A Letter to my Teenage Self

Dear me,

Stop being so hard on yourself. You’re so young, and you don’t have to carry the weight of the world on your shoulders. I know you’re in a bit of a crisis right now, but it won’t last forever. Whatever you may have been brainwashed to think, the most important thing at your age (and any age) is your happiness. Everything must come second to that; your grades, the way you look, your ‘popularity’ – none of it matters if you’re not happy first and foremost. In fact, all of these things depend on your happiness, at least to some extent.

 

At 15, you may think your GCSEs are the most important thing in the world – they aren’t. Do your best, but don’t let anyone pile the pressure on you. These grades will not dictate your future. Yes, they are valuable and yes, you will do well, and that is something to be incredibly proud of. But all that stress leading up to those exams is not worth it. As your Dad has always said to you, you can only do your best. Listen to that simple but wise advice, because it is the absolute truth. Worrying will not make anything better, so revise, take time to care for yourself and take each exam one at a time. The thought of 26 exams is tough, but I promise they will pass in no time, and you will soon be out the other side. At 15, you will also experience your first heartbreak. At the time, it will seem like the most horrendous thing in the world, and you’ll wonder if you’ll ever heal. It will take a long time, perhaps longer than it would for most, but it will happen.
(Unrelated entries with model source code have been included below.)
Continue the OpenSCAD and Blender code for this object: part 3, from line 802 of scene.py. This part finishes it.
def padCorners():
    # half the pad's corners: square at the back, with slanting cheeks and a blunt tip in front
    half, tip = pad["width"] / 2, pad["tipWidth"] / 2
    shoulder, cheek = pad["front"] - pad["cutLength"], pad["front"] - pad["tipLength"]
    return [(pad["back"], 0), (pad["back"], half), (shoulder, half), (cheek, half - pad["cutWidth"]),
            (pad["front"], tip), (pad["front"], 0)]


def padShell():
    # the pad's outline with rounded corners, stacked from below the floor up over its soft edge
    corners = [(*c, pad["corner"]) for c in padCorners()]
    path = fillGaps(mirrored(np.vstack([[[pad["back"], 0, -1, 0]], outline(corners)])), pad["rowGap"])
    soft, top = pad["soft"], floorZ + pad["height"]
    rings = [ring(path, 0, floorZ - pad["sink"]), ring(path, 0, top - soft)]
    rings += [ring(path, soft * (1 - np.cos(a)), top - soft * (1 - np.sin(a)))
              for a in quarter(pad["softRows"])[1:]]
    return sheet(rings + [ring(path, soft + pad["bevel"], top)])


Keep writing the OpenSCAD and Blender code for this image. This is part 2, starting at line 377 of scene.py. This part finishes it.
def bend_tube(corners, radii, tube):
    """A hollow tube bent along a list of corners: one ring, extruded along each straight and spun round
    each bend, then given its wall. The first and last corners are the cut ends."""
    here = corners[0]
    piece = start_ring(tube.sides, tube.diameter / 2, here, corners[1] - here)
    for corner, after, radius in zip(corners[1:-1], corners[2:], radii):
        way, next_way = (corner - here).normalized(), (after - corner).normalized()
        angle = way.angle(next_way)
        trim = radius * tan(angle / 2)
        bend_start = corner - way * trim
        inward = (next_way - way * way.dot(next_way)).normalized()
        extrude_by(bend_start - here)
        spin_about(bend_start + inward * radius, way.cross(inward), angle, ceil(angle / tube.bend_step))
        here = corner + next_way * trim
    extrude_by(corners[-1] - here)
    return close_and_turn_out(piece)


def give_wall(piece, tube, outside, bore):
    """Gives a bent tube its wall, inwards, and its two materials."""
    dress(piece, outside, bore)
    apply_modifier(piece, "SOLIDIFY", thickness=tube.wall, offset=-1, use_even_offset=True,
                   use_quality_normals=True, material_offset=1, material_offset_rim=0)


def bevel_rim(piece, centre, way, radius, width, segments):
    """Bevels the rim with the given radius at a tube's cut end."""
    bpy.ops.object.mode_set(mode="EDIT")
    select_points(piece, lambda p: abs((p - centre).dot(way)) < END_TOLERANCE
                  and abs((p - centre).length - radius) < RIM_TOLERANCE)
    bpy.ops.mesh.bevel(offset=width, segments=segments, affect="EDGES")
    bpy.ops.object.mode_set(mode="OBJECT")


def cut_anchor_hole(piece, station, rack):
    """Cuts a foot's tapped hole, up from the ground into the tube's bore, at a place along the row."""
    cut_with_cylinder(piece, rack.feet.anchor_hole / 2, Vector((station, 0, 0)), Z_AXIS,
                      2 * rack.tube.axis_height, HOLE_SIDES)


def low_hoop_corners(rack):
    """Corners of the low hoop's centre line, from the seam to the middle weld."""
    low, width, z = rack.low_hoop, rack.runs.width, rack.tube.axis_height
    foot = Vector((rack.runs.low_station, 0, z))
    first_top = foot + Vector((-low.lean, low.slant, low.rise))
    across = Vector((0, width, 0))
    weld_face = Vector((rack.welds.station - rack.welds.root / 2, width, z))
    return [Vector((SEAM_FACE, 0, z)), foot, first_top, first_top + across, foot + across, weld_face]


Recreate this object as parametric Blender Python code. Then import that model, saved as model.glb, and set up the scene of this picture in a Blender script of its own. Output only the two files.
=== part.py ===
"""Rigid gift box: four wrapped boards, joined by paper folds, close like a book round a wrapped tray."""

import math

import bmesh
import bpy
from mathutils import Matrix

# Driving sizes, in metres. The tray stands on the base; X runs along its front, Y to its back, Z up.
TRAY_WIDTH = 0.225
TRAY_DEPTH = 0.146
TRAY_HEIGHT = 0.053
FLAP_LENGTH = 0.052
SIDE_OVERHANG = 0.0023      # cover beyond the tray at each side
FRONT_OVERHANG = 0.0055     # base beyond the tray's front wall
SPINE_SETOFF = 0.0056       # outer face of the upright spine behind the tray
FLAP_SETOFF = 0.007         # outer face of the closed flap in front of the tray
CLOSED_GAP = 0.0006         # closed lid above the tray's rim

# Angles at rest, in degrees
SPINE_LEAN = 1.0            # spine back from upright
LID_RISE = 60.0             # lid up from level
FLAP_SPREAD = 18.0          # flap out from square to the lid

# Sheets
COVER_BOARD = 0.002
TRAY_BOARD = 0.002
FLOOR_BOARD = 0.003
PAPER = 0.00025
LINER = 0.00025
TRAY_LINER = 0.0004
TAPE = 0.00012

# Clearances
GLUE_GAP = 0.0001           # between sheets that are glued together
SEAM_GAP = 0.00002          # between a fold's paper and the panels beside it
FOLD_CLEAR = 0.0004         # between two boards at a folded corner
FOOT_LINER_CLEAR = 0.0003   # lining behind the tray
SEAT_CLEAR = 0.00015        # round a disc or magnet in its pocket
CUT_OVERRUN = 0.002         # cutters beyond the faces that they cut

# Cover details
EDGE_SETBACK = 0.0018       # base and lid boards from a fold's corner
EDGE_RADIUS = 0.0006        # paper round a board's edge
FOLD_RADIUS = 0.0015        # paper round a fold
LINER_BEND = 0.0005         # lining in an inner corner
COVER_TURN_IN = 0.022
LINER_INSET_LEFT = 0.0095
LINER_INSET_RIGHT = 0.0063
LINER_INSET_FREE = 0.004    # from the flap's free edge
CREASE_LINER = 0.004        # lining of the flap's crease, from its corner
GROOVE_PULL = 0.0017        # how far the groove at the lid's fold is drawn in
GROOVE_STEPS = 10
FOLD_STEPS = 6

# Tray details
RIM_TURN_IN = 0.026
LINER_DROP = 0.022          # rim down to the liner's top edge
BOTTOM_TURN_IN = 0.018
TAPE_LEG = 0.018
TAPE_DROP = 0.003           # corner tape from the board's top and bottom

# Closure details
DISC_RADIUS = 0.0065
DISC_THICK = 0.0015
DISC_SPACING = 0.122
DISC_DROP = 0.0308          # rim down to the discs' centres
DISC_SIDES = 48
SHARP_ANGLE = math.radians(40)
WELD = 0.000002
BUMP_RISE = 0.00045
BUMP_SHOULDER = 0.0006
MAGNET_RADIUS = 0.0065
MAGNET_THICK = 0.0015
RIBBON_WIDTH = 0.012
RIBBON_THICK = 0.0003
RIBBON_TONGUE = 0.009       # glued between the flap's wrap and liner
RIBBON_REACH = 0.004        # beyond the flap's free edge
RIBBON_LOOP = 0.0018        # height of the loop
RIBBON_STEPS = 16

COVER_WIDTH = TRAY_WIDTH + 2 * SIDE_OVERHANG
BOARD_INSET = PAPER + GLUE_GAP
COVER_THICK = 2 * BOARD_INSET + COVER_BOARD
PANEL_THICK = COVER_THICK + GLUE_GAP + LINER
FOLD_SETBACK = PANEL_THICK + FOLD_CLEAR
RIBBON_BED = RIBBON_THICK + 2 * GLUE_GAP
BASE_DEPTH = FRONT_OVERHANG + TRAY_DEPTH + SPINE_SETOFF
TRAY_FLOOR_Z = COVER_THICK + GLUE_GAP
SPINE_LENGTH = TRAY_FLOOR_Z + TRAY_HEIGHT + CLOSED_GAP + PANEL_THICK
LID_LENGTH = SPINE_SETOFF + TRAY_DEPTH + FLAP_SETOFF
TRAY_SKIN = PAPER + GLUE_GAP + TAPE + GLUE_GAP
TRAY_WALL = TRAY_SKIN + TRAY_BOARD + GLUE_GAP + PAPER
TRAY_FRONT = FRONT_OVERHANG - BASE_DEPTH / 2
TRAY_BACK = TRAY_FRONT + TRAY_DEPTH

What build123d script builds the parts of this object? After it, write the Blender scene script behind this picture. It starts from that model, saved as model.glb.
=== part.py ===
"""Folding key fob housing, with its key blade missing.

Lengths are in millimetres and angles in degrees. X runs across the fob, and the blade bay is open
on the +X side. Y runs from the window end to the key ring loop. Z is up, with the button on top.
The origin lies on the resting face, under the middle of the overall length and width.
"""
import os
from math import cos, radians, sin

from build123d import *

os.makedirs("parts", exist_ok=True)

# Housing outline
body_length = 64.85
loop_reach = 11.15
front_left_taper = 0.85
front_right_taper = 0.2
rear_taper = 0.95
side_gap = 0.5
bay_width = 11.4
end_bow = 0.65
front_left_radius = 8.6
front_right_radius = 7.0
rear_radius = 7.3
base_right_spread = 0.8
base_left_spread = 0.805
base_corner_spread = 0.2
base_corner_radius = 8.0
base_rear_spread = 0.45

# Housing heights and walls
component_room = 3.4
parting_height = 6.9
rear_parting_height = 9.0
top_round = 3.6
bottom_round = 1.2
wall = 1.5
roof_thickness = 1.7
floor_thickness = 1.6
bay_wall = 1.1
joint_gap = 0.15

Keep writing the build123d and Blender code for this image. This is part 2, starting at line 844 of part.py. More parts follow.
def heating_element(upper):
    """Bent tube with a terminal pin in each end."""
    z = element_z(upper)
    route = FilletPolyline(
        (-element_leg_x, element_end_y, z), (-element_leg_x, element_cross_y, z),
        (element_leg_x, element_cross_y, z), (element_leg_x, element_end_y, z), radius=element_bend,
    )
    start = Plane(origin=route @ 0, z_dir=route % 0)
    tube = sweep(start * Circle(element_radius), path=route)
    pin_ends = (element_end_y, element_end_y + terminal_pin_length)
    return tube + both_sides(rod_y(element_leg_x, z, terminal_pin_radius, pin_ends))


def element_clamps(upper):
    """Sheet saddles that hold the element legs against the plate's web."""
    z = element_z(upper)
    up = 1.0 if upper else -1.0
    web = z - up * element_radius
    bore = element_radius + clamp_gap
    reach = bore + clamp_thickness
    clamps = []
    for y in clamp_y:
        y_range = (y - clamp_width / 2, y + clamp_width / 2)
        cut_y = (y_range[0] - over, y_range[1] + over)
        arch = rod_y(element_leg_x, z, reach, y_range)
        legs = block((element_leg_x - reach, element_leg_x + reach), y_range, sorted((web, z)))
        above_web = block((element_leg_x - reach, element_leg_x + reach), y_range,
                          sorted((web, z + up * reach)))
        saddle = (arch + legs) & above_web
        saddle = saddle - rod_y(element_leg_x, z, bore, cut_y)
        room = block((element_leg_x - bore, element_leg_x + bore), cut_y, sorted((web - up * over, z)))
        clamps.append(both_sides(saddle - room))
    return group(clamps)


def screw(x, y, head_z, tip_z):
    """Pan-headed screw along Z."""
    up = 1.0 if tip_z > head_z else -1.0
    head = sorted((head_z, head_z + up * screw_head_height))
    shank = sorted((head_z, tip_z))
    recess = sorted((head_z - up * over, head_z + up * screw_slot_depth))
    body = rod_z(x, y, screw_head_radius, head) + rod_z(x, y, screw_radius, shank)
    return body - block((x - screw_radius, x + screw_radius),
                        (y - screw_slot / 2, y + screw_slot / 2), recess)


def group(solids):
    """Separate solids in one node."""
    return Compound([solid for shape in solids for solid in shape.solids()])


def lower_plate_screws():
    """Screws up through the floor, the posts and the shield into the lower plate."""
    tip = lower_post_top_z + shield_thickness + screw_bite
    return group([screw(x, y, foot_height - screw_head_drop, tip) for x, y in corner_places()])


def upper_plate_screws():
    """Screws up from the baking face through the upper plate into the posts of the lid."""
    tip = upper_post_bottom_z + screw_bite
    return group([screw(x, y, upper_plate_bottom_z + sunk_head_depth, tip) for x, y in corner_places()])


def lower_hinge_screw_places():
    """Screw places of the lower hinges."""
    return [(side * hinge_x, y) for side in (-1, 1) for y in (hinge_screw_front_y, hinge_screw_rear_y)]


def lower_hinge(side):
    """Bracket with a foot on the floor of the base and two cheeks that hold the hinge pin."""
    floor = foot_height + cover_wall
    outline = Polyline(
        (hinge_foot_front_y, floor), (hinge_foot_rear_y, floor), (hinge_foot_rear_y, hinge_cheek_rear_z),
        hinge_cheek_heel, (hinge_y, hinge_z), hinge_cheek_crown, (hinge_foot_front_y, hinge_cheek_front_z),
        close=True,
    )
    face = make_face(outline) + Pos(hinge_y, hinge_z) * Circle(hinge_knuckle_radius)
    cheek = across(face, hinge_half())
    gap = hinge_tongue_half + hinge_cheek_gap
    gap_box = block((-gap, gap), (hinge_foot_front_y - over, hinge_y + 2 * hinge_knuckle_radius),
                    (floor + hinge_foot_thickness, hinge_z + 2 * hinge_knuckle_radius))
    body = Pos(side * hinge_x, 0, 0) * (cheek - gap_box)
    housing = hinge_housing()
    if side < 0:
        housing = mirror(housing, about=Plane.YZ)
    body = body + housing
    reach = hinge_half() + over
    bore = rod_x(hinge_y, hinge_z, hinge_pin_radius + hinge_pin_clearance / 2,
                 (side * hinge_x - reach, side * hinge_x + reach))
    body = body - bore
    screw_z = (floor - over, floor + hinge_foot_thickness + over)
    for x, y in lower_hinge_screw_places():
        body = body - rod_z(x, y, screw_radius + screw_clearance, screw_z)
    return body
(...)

You were born an incredibly sensitive person who loves really hard, which may feel like a weakness right now, but you will come to realise that it is actually one of your greatest strengths.

 

At 16 and 17, life will feel like a roller-coaster. Above all else, there will be a lot of self-doubt, but you need to remember not to take that out on the people who care about you the most. Pushing people away will become a defence mechanism, but in years to come you will realise that was the worst thing you could’ve done. You will become eternally grateful to the people who stuck by your side, even when you were a very difficult person to be around. At 18, you will experience academic failure for the first time, but it’ll work out in the end. You know by now that getting bad grades is actually not a huge deal, and you know that you will be OK. And you will be, because by 19 you will have grown so much as a person.

 

At 19, you will face your toughest year yet, but the strength you’ve built in the years previously will serve you well. It will be challenging, but you will get through it. This year will teach you more about yourself than you’ve ever learnt before; it will teach you that you are a lot stronger than you think, and that you have grown a lot more than you thought. Above all else, it will make you grateful for every hardship you faced as teenager, because you will realise that had you not been forced to deal with them, you wouldn’t have been equipped to deal with this. If somebody had said to you at 16 that you would one day be thankful for the way you were struggling, you would never have believed it. But in some ways I do believe the ‘everything happens for a reason’ cliché. Maybe not everything, but some of our struggles definitely do go on to shape our greatest strengths.

 

By 20, you will accept yourself completely. You’re human, and you will have days where you feel down about yourself or about life in general, but by now you will know this is normal. Your teenage years have been full of huge ups and downs, but they have created an incredibly self-aware individual who is in touch with her mind and body. By 20, you will be fully prepared to be the best version of yourself you can possibly be.